A quick look at some numbers for those who like them. Based on the latest monthly QV House Price Index, nationwide values are up 12.6% annually. But that’s a bit of a meaningless number given regional variances. Auckland is up 22.6% annually or 6.7% over the past three months. That varies across Auckland with the fastest increases in Papakura at 11.4% and Manukau at 9.0% over the past three months, to Auckland central at 5.4%. This shows more interest around the outer parts of Auckland as affordability bites closer to the CBD. But the big news is the increase in Hamilton which according to the index is up 9.0% over the past three months. Not only is that the fastest rate of increase in Hamilton since the monthly index series starts in 2004, but when I look at the quarterly index that goes back to 1989 there is no time since then that Hamilton has risen as fast in three months. And remember that the monthly index is based on the previous three months of sales. When I look at sales in the past month they are increasing at more like 6% per month!

Meanwhile there are the first signs of Auckland activity slowing. Over the past few weeks there has been an increasing number of auctions not reaching reserve, along with fewer bidders at auctions and lower attendances at open homes. The lack of action from Chinese buyers has been commented on by some real estate firms. That could well be a direct result of the wobble in the Chinese stock markets about a month ago. To support those stories we are also seeing a slowdown in the number of valuations on Auckland properties. This valuation activity closely tracks subsequent purchases so a slowdown in valuation activity should mean we are going to see a slowdown in sales. A few weeks ago the number of new listings surged but in subsequent weeks this too has weakened. These things may not sound much on their own but this is the time of the year when valuations, sales and listings all tend to trend up strongly in the run-up to Christmas.

There are other things that might be cooling off activity in Auckland. The Reserve Bank and the Government have announced a range of measures intended to slow down Auckland’s rapidly rising prices.

Investors are the most active buyers in the market and many seem to blame them for the rapidly increasing prices. The Reserve Bank has changed the rules to ensure that when the main banks lend to investors that they need to have a 30% deposit. That won’t have a major impact as according to the Reserve Bank’s own figures a relatively small proportion of investors currently borrow with a low deposit.

Over the past few years we have seen an increase in the proportion of Auckland properties selling within two years. New rules which came into effect on October 1 mean that any sale of a property within two years will be liable for capital gains tax. But only if it is not owner occupied. So again this is aimed at investors speculating on short term capital gains.

Another change that came into force on October 1 is the requirement for foreign buyers to have a New Zealand bank account and IRD number with a link back to their home country tax number. This is to enable the Government to officially track for the first time the number of foreign buyers in the market. Our feeling is that it is unlikely to have a dramatic effect on slowing foreign buyer activity.

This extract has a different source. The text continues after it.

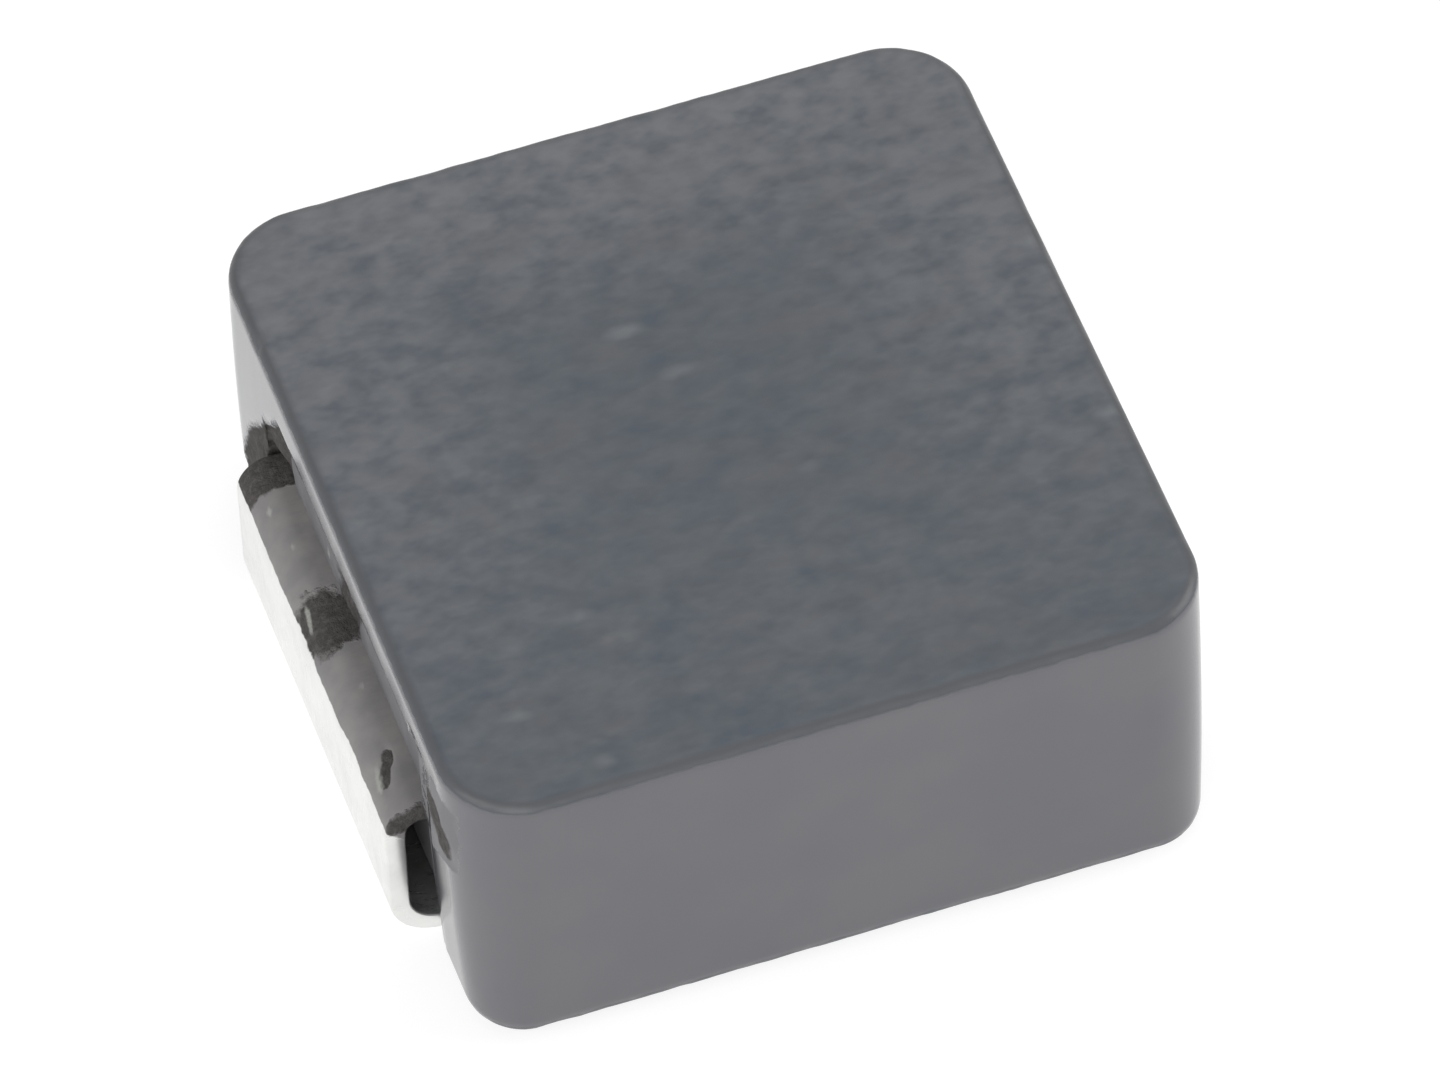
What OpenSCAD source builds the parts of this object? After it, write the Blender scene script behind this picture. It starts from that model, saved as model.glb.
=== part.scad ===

If word on the street is to be believed then sentiment may be changing too. Most people do not know or understand the new rules, and their impact on the market is unknown. Then there are the increasing media stories about Auckland slowing, the likelihood that interest rates may yet drop further, and what seems to be a self-fulfilling idea of a slowdown in demand. People are now talking about an Auckland slow down.  That could well be self-fulfilling.  

The big question remains then; have values started cooling off in Auckland? Not according to the QV House Price Index they haven’t. Some real estate figures have shown the median sales price to have dropped, but there are two things to think about there. One is that the median sales price tends to drop every year between July and August, the other is that the mix has changed in recent months with more activity at the lower end and less at the top. That changing mix will pull the median down. Our own analysis of the latest sales using a variety of different techniques is yet to show any conclusive sign of a slowdown in values. The difficulty when watching for a turning point in the market is that month to month measures can be noisy so picking a real change from the noise is difficult. You would expect the slowdown in activity should translate to price changes. Watch this space.

Meanwhile, the Reserve Bank has loosened the LVR speed limit rules outside Auckland. Banks will now be able to have 15% of their new lending to customers with less than 20% deposit. That’s up from the current 10%. This does two things. One is that it allows local buyers in the regions back into the market. The second is that it is drawing Auckland buyers to the regions like a magnet.

It makes sense really. First you have Aucklanders who have seen their property dramatically increase in value over the past few years. So it is looking more and more attractive to sell up and move to a cheaper part of the country. If you can. Think Tauranga.

Then there are the investors. The rules tighten in Auckland but not elsewhere, like Hamilton. Just an hour or so south on the motorway, where property prices are far lower, rental yields far higher and demand strong. And our buyer classification analysis clearly shows Auckland investors entering the Hamilton market for the first time and pushing out first home buyers in the lower and middle parts of the market. Hence values rising the fastest over the last three months that we have ever seen since 1989.

It isn’t just Hamilton where activity is picking up. Valuation activity and sales have picked up dramatically almost everywhere south of Auckland through the Waikato and Bay of Plenty where we know there are Auckland based buyers active. Then in the South Island Marlborough, Central Otago and Queenstown are busy too although it is not yet clear who the active buyers are.

This increased activity has yet to translate to increasing values. So far the only other areas appearing to be accelerating in value are Whangarei at 3.9% over the past three months and Dunedin at 2.2%. Still much slower than the areas in and south of Auckland but picking up.

There are so many moving parts at the moment that predicting where this will land is really tricky. It also relies to a great extent on word on the street and consumer sentiment which is both impossible to predict and incredibly fickle. If potential buyers and sellers in Auckland start getting spooked then some heat in the market could come out very quickly.

My pick is that Auckland value growth will slow a little in the coming months while other areas pick up through until December.